Josh Hamilton, the prize hitter on the free agent market, is a Los Angeles Angel of Anaheim. And so continues the movement of baseball’s greatest talents to the west. While it is true that Hamilton was already in the West Division of the American League, it shows that the old powers of the East Coast baseball establishment are no longer what they were- the money and the power is now out west. Consider:
- The Dodgers are going to make so much money from their cable deal that they are now a financial force greater than even the Yankees ever were.
- The Angels now have three players (Albert Pujols, Hamilton, and Mike Trout) who have had a claim at one point or another of being the best in baseball, as well as Mark Trumbo, one of baseball’s best young hitters (assuming they don’t flip him for pitching or prospects now).
- The San Francisco Giants have won two of the last three World Series.
- And the Athletics have lots of good young pitching, which, of course, can be the great equalizer.
What does this mean?
Well, for one thing, it means that staying up late will be a treat in the coming years. The struggles between the Dodgers and Giants will be grand opera, narrated by Vin Scully. The Athletics will have to once again find a sling in order to take down Goliath. The Rangers will have to do all they can simply to avoid falling into the basement of the AL West (thankfully, they will still have the Mariners and Astros to beat up on).

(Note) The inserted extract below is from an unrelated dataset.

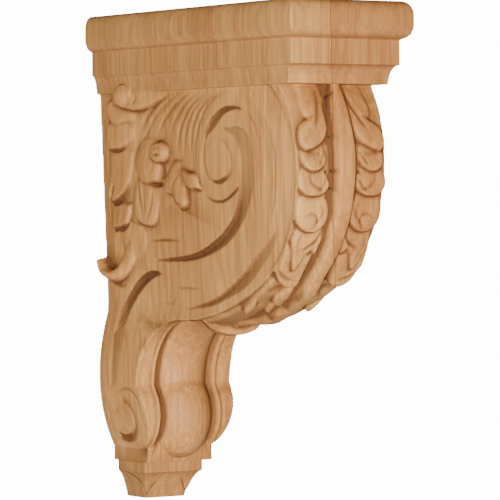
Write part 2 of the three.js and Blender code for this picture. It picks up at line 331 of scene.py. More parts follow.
def ellipse(centre, sizes, tilt=0.0, start=0, end=360, steps=24):
    turn = np.radians(np.linspace(start, end, steps, endpoint=end - start < 360))
    c, s = math.cos(math.radians(tilt)), math.sin(math.radians(tilt))
    p, q = sizes[0] * np.cos(turn), sizes[1] * np.sin(turn)
    return np.stack([centre[0] + c * p - s * q, centre[1] + s * p + c * q], 1)


# The two carved sides. Points are (front, drop) in mm.

def carve_scrolls(side):
    # Upper crescent over the big eye, and the tail line on from it.
    side.wedge([(133.2, 87.4), (137, 83.4), (143, 80.4), (148, 77.2), (152, 73.6), (156, 71),
                (162, 69), (170, 67.9), (180, 68.4)],
               [(132.6, 87.4), (134, 81), (139, 75), (146, 70.4), (152, 67.9), (159, 66.3),
                (166, 66.2), (172, 66.8), (180, 68.2)],
               (1.6, 2.6, 3, 3, 2.6, 1.6), 2.2, 0.9, (0.55, 0.6, 0.7, 0.85, 1, 1))
    side.groove([(133, 86), (131, 92), (130.5, 99), (131.6, 106), (135, 111), (141, 114)],
                1.6, 1.0, 0.4, 0.6)
    side.ridge([(129, 116), (127, 108), (127, 98), (129, 88)], 4.5, 0.6)
    side.groove([(177, 68), (186, 72), (192, 79), (196, 88), (197.5, 98)], 1.8, 0.6, 0.8, 0.3)
    # The long crescent from the eye down to the neck.
    side.wedge([(154, 79), (165, 78.5), (174, 79), (183, 84.5), (188, 92), (190, 107), (189, 118),
                (185, 126), (178, 137), (170, 145), (160, 152), (150, 157), (130, 163),
                (110, 166.2), (85, 167), (66, 166.8)],
               [(155, 80), (163, 82), (168.5, 87), (172.4, 94), (173.2, 104), (172.6, 113),
                (171.4, 122), (168.5, 131), (162.5, 138.6), (154, 145.6), (144, 151.5),
                (126, 159), (108, 163.2), (84, 165.4), (67, 166)],
               (1, 1.1, 1.1, 1.2, 2.0, 3.0, 3.6, 3.2, 2), 2.2, 0.9,
               (0.7, 0.4, 0.25, 0.45, 0.75, 0.8, 0.9, 1, 1))
    # The eye and its band.
    side.wedge([(149, 85.2), (157, 87.4), (163.5, 94.5), (165.6, 102), (164, 108.6),
                (158.6, 112.6), (151, 115.4), (144, 115.6), (138, 113.4)],
               [(149, 85.8), (156, 88.2), (160.4, 94), (162, 101), (161, 107.6), (156.4, 111.2),
                (150.6, 113.4), (144, 114.3), (138.4, 112.9)],
               (0.6, 0.7, 0.8, 0.9, 1.3, 1.8, 1.3, 0.8), 2.0, 0.9,
               (0.3, 0.4, 0.1, 0.1, 0.5, 1.2, 1.2, 0.7))
    side.groove([(153, 79.4), (161, 79.7), (169, 79.2), (177, 80.8), (183, 84.4), (187.4, 90)],
                1.3, 0.6, 0.5, 0.6)
    side.level(ellipse((145, 100), (13, 13)), 0.4, 5)
    side.wedge([(172.6, 117.6), (168, 121.4), (161, 125), (155, 127.3), (149, 128.4),
                (140, 127.4), (131, 123.4)],
               [(172, 117.2), (167.3, 120.8), (160.4, 124.2), (154.4, 126.4), (148.8, 127.4), (140, 126.6),
                (131.6, 123)],
               (0.8, 1.2, 1.4, 1.2, 0.6), 2.0, 0.7, (0.8, 1.3, 1.3, 1, 0.4))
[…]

For another, though, it means, once again, that television and the ever-increasing riches in baseball- for all teams but definitely more for some than for others- have changed the game. The Los Angeles teams now are able to tap into more money than they had before, while established eastern powers like the Braves are trapped in bad deals. The big advantages that team-owned stations like YES and NESN once gave are now no longer so big. It’s a brave new world.
Finally, did anybody else hear that the Red Sox signed Ryan Dempster? Yeah, I almost missed it too.